Kentucky, Washington, D.C., and various county court systems either abandoned or curtailed cash bail systems and began relying on risk assessments. Underlying the reforms was data showing that 85 percent of defendants were deemed safe for bail, with their freedom or detention dependent on their financial resources.

Malloy embraced criminal justice reform after his re-election to a second term in 2014. Last year, he won passage of what he called his Second Chance initiatives, which included a repeal of mandatory minimum sentences for drug possession.

He proposed more ambitious changes this year: Bail reform and raising the age of adult criminal responsibility to 21 for most crimes other than serious felonies. In the face of legislative opposition, Malloy set aside the raise-the-age provision to focus on bail.

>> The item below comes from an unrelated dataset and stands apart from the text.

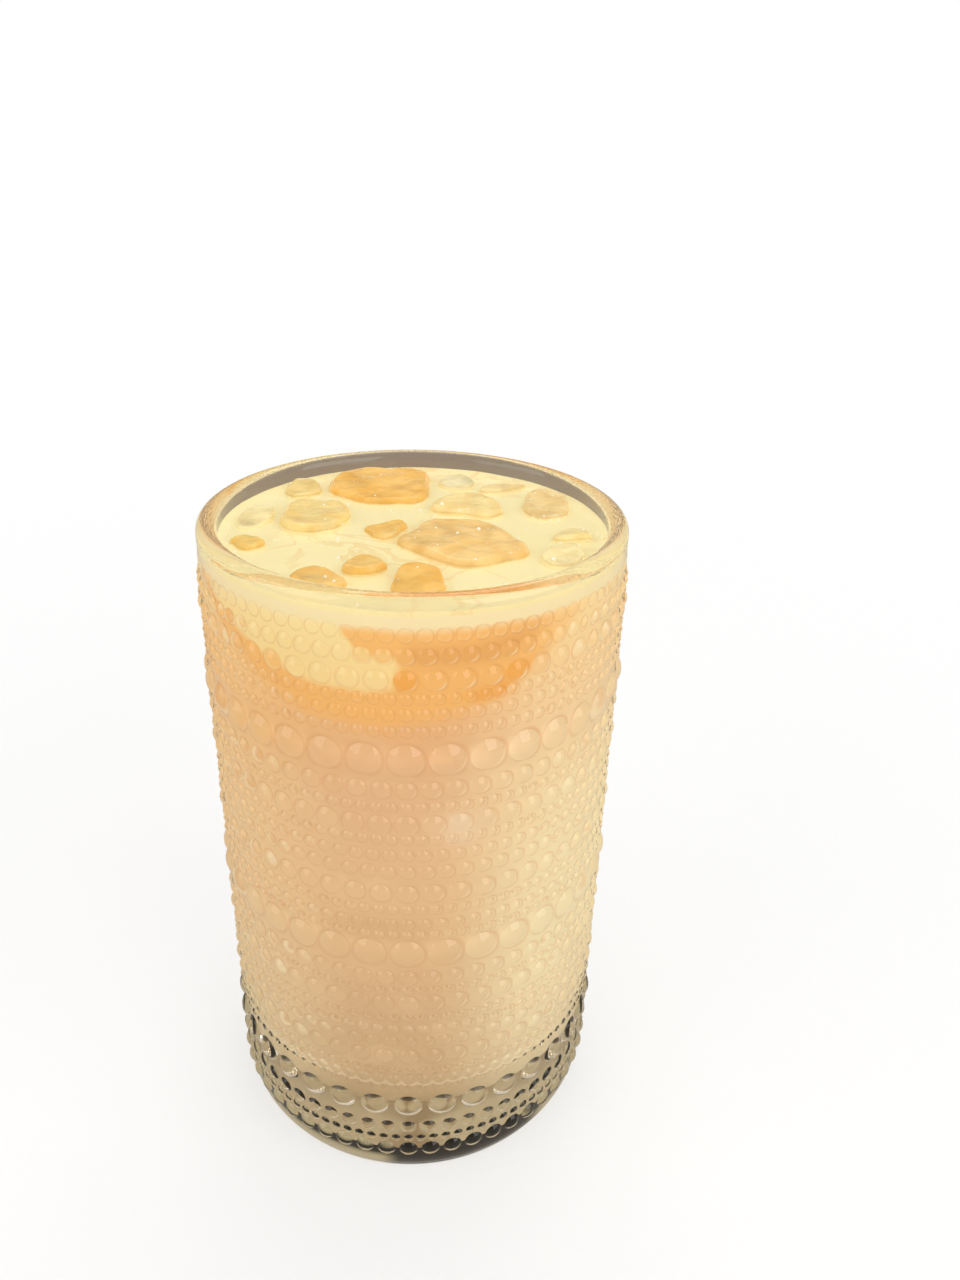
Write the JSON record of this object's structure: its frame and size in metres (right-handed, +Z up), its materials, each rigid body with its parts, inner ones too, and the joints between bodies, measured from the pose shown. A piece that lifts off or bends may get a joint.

In April, the MacArthur Foundation awarded Connecticut, whose crime rate is at a 40-year low, a $2.5 million grant as part of its Safety and Justice Challenge to invest in innovations to further reduce its pretrial detention population over the next two years. An element of the grant is a study of racial disparities.

“There is clearly some evidence of some disparities, and we are trying to further refine that analysis,” Lawlor said.

Burdeen said the MacArthur grant is a sign that Connecticut is recognized as being engaged on the issue of bail reform, regardless of what happens in the General Assembly this year.

“We’re excited for Connecticut,” she said. “I think there are great opportunities.”